The connection goes even deeper. Consider a more complex system, like the populations of predators and prey, or the trajectory of a particle in a force field. We can often describe its evolution with a system of two linear differential equations: $\frac{d\mathbf{x}}{dt} = A\mathbf{x}$. The behavior of this system is visualized in a "phase portrait," a map of arrows showing which way the system will evolve from any starting point. Are there any special directions, lines along which the flow is always directed along the line itself? Yes. These are the invariant lines of the system, and to find their slopes, we must solve... a quadratic equation whose coefficients are determined by the matrix $A$. These invariant lines are, in fact, the eigenvectors of the matrix $A$, the same concept we used to straighten out our tilted ellipse.

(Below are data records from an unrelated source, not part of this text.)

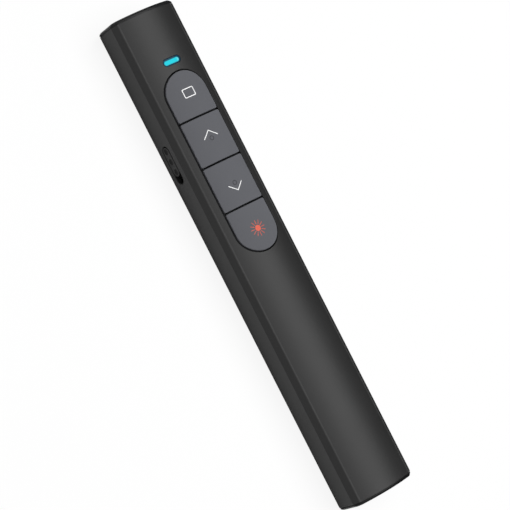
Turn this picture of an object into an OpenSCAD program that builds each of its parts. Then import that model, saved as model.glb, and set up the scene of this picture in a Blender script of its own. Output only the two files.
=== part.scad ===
// Slim wireless presentation clicker: a crowned bar with four keys in one pill-shaped keypad,
// a status light, a power slider on the left side, a laser in the front end, a battery bay
// under a swing-out door and a plug-in radio receiver that is parked in the tail.
//
// Origin: the centre of the resting face. +Y points to the laser end, +Z to the keys, and the
// power slider is on the -X side. All sizes are in millimetres.

/* [Body] */
// Length over both ends
body_length = 140; // [126:1:160]
// Width over the flat sides
body_width = 20; // [18:0.5:22.5]
// Height from the resting face to the top of the crown
body_height = 13.7; // [12.4:0.1:15]
// Radius of the crowned top and of the belly
crown_radius = 20; // [17.5:0.5:24]
// Leg of the 45 degree facets beside the crown and the belly
facet_leg = 1.5; // [1.2:0.05:1.7]
// Depth of the flat that is cut along the belly, on which the body rests
rest_depth = 0.5; // [0.3:0.05:0.6]
// Thickness of the housing walls
wall = 1.4; // [1.2:0.05:1.6]
// Length of the front cap's rim, which is rounded over
front_rim = 1; // [0.8:0.1:1.2]
// Length of the tail frame's rim, which is rounded over
tail_rim = 0.8; // [0.6:0.1:1]

/* [Keypad] */
// Distance from the front end to the keypad's hole
keypad_inset = 18.3; // [18:0.1:18.5]
// Width over a key
key_width = 12.5; // [11.2:0.1:12.7]
// Gap around each key
key_gap = 0.3; // [0.2:0.05:0.35]
// Height of the keys above the crown
key_proud = 0.25; // [0.1:0.05:0.5]
// Travel of a key
key_travel = 0.4; // [0.2:0.05:0.5]
// Thickness of a key's outer skin
key_skin = 1.3; // [1:0.1:1.6]
// Reach of the lip that keeps a key in its hole
lip_reach = 0.4; // [0.3:0.05:0.5]
// Thickness of that lip
lip_thickness = 0.8; // [0.6:0.1:1]
// Thickness of the housing at the edge of the keypad's hole
key_frame = 1.2; // [1:0.1:1.4]
// Diameter of the boss under a key
key_boss = 3.4; // [2.6:0.1:4]

/* [Key switches] */
// Width of a key switch
switch_width = 4.5; // [4:0.1:5]
// Height of a key switch's housing
switch_height = 1.6; // [1.5:0.1:1.8]
// Thickness of the cover plate on a key switch
switch_cover = 0.2; // [0.15:0.05:0.3]
// Diameter of a key switch's plunger
plunger_width = 2; // [1.6:0.1:2.2]
// Height of the plunger above the cover plate
plunger_show = 0.6; // [0.6:0.05:0.8]

/* [Status light] */
// Distance from the front end to the light's centre
light_inset = 15.4; // [15.2:0.1:15.6]
// Length of the light across the body
light_length = 5.3; // [4:0.1:6]
// Width of the light along the body
light_width = 1.9; // [1.4:0.1:2]

/* [Power slider] */
// Distance from the front end to the centre of the slider's slot
slider_inset = 39.7; // [38:0.1:42]
// Length of the slot
slot_length = 10.8; // [10:0.1:12]
// Height of the slot
slot_height = 3.4; // [3:0.1:3.8]
// Travel of the slider
slider_travel = 2; // [1.5:0.1:2.4]
// Depth of the finger dimples in the slider
dimple_depth = 0.35; // [0.2:0.05:0.5]

/* [Circuit board] */
// Thickness of the board
board_thickness = 1; // [0.8:0.1:1.2]
// Room between the board and the walls beside it
board_room = 1.4; // [1.2:0.1:1.8]

/* [Laser] */
// Diameter of the laser's brass barrel
barrel_width = 7; // [6.6:0.1:7.4]
// Diameter of the hole that the beam leaves by
beam_hole = 3.2; // [2.4:0.1:4]
// Thickness of the window behind that hole
window_thickness = 0.8; // [0.6:0.1:0.9]

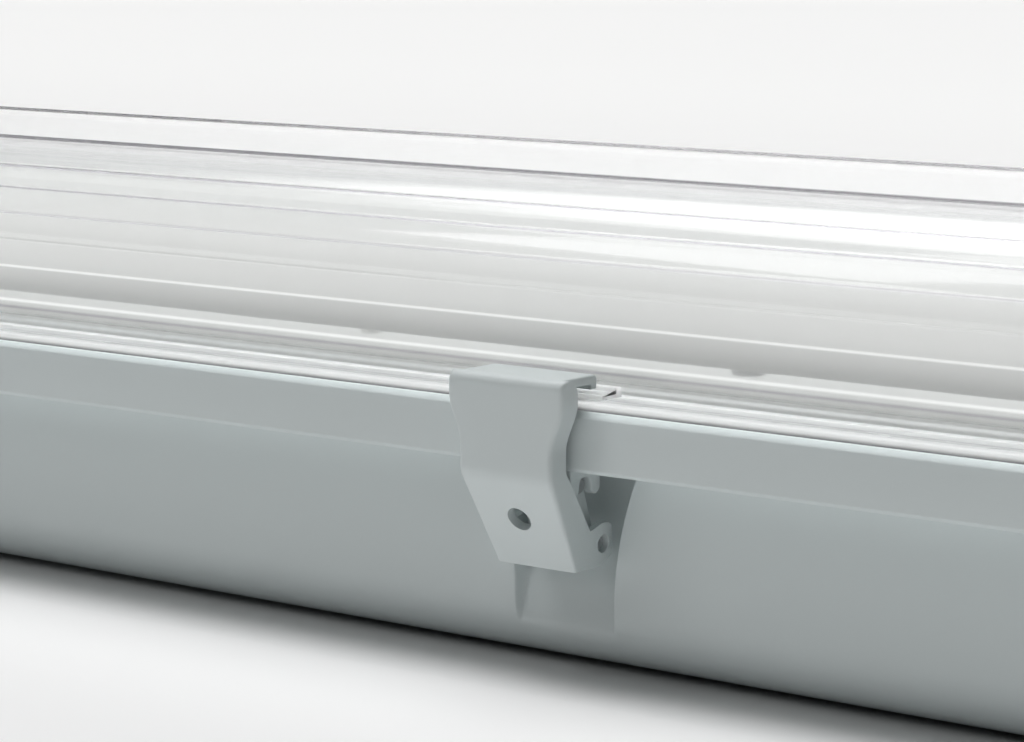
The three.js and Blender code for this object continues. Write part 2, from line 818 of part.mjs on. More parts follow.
function link() {
  const angle = THREE.MathUtils.radToDeg(Math.atan2(lowerPin[1] - upperPin[1], lowerPin[0] - upperPin[0]));
  const outline = facingFront([
    ...arc(lowerPin[0], lowerPin[1], linkRadius, angle - 90, angle + 90, arcSteps),
    ...arc(upperPin[0], upperPin[1], linkRadius, angle + 90, angle + 270, arcSteps),
  ]);
  const strut = prismX(outline, seatGap - bracketInner, bracketInner - seatGap);
  const reach = leverToeHalf - cheekWall - seatGap;
  const barrel = barX(linkRadius + bite, -reach, reach, -lowerPin[0], lowerPin[1], roundSides);
  const bores = [upperPin, lowerPin].map(([out, z]) => {
    return barX(pinRadius + seatGap, -leverTopHalf, leverTopHalf, -out, z, roundSides);
  });
  return cut(join(strut, barrel), ...bores);
}

function pinAt([out, z], half) {
  return barX(pinRadius, -half, half, -out, z, roundSides);
}

// Looks

const greyPlastic = { color: 0x939c9a, roughness: 0.45, metalness: 0 };
const clearPlastic = { color: 0xe9ecec, roughness: 0.08, metalness: 0, transparent: true, opacity: 0.35 };
const foam = { color: 0xd5d7d2, roughness: 0.9, metalness: 0 };
const whiteSheet = { color: 0xf1f2f0, roughness: 0.35, metalness: 0 };
const whitePlastic = { color: 0xeeeeea, roughness: 0.4, metalness: 0 };
const frostedTube = { color: 0xf7f7f4, roughness: 0.3, metalness: 0 };
const boardWhite = { color: 0xdfe3dc, roughness: 0.6, metalness: 0 };
const steel = { color: 0xb9bbbc, roughness: 0.3, metalness: 1 };
const darkRubber = { color: 0x2c2d2e, roughness: 0.8, metalness: 0 };

// Assembly

const fixture = new THREE.Group();
fixture.add(
  piece('housing', housing(), greyPlastic),
  piece('gasket', gasket(), foam),
  piece('lens', lens(), clearPlastic),
  piece('gear_tray', gearTray(), whiteSheet),
  piece('driver', driver(), whitePlastic),
  piece('terminal_block', terminalBlock(), whitePlastic),
  piece('gland_body', glandBody(), greyPlastic),
  piece('gland_seal', glandSeal(), darkRubber),
  piece('gland_nut', glandNut(), greyPlastic),
  piece('gland_lock_nut', glandLockNut(), greyPlastic),
);

postPlaces.forEach(([x, y], i) => fixture.add(piece(`tray_screw_${i + 1}`, panScrew(x, y), steel)));
driverLugPlaces.forEach((x, i) => fixture.add(piece(`driver_screw_${i + 1}`, panScrew(x, 0), steel)));

const plug = piece('blanking_plug', blankingPlug(), greyPlastic);
plug.rotation.z = Math.PI;
fixture.add(plug);

const sides = [['front', -1], ['rear', 1]];
const ends = [['right', 0], ['left', Math.PI]];

for (const [sideName, side] of sides) {
  const lamp = new THREE.Group();
  lamp.position.set(0, side * lampAxisY, lampAxisZ);
  lamp.add(piece(`tube_${sideName}`, tube(), frostedTube));
  lamp.add(piece(`led_board_${sideName}`, ledBoard(), boardWhite));
  for (const [endName, turn] of ends) {
    const end = new THREE.Group();
    end.rotation.z = turn;
    end.add(piece(`lamp_cap_${sideName}_${endName}`, lampCap(), whitePlastic));
    end.add(piece(`rotor_${sideName}_${endName}`, rotor(), whitePlastic));
    end.add(piece(`lamp_holder_${sideName}_${endName}`, lampHolder(), whitePlastic));
    lamp.add(end);
  }
  fixture.add(lamp);
}

const placeNames = ['left', 'middle', 'right'];

for (const [sideName, side] of sides) {
  for (const [i, place] of latchPlaces.entries()) {
    const label = `${sideName}_${placeNames[i]}`;
    const latch = new THREE.Group();
    latch.position.x = place * latchPitch;
    latch.rotation.z = side > 0 ? Math.PI : 0;
    const bracketEnd = bracketInner + bracketThick;
    latch.add(
      piece(`lever_${label}`, lever(), greyPlastic),
      piece(`link_${label}`, link(), greyPlastic),
      piece(`upper_pin_${label}`, pinAt(upperPin, bracketEnd), steel),
      piece(`lower_pin_${label}`, pinAt(lowerPin, leverToeHalf), steel),
    );
    fixture.add(latch);
  }
}

export default fixture;
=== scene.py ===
# %% [markdown]
# # A vapor tight light fixture
# The fixture is a grey moulded tub with a clear ribbed lens, held shut by three toggle latches
# along each side. Inside are a white gear tray, two frosted lamps, a driver and a terminal block.
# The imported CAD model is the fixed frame: it says where each piece sits and which body it rides
# on. This script makes the fine surface of each piece around it and gives each its finish.

# %% Load the frame
import json
import math

import bmesh
import bpy
import numpy as np
from mathutils import Matrix, Vector


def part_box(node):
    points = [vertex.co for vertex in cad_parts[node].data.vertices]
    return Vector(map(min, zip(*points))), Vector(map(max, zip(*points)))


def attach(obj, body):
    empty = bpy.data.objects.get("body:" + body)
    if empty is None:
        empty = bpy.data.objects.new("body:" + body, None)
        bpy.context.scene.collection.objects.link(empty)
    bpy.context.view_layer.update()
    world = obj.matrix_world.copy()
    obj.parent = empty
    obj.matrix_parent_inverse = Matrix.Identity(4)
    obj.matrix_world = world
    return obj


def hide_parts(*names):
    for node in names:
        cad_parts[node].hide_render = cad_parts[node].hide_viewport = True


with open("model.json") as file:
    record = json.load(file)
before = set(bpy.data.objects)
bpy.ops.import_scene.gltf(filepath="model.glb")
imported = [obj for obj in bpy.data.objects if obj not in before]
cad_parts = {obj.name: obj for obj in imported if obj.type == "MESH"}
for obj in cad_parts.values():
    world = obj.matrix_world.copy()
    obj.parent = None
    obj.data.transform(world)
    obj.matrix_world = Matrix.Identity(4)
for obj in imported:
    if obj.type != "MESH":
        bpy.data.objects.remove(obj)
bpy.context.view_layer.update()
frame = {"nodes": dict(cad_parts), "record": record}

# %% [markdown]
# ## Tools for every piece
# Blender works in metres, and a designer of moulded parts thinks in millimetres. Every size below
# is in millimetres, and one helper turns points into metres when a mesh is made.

MM = 0.001
SHARP_ANGLE = 38
STAY = Matrix.Identity(4)
HALF_TURN = Matrix.Rotation(math.pi, 4, "Z")
BODY_OF = {
    node: body
    for body, nodes in frame["record"]["behaviour"]["bodies"].items()
    for node in nodes
}


def span(node):
    """Lowest and highest corner of a CAD node at rest, in millimetres."""
    low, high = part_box(node)
    return np.array(low) / MM, np.array(high) / MM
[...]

The geometry of conic sections finds a direct and powerful echo in the geometry of change.

Finally, why stop at two dimensions? Our world has three. The general second-degree equation can be extended to include $z$, giving us quadric surfaces: spheres, ellipsoids, paraboloids, and hyperboloids. These are the shapes of planets, cooling towers, and satellite dishes. The algebraic machinery scales up beautifully. A general quadric surface is represented by a 4x4 matrix, and its properties are hidden in that matrix. For instance, whether a surface is a simple ellipsoid or a "degenerate" case like a pair of intersecting planes is determined by whether the determinant of this matrix is zero. This single number acts as the ultimate arbiter of the surface's identity, a direct generalization of the 2D discriminant.

From the slope of a tangent on an ellipse to the oscillations of a circuit, from the axes of a conic to the stable states of a dynamical system, the general equation of the second degree is a unifying thread. It teaches us a profound lesson: that by understanding the deep structure of a simple mathematical form, we gain the power to describe, predict, and appreciate a dazzling variety of phenomena in the world around us.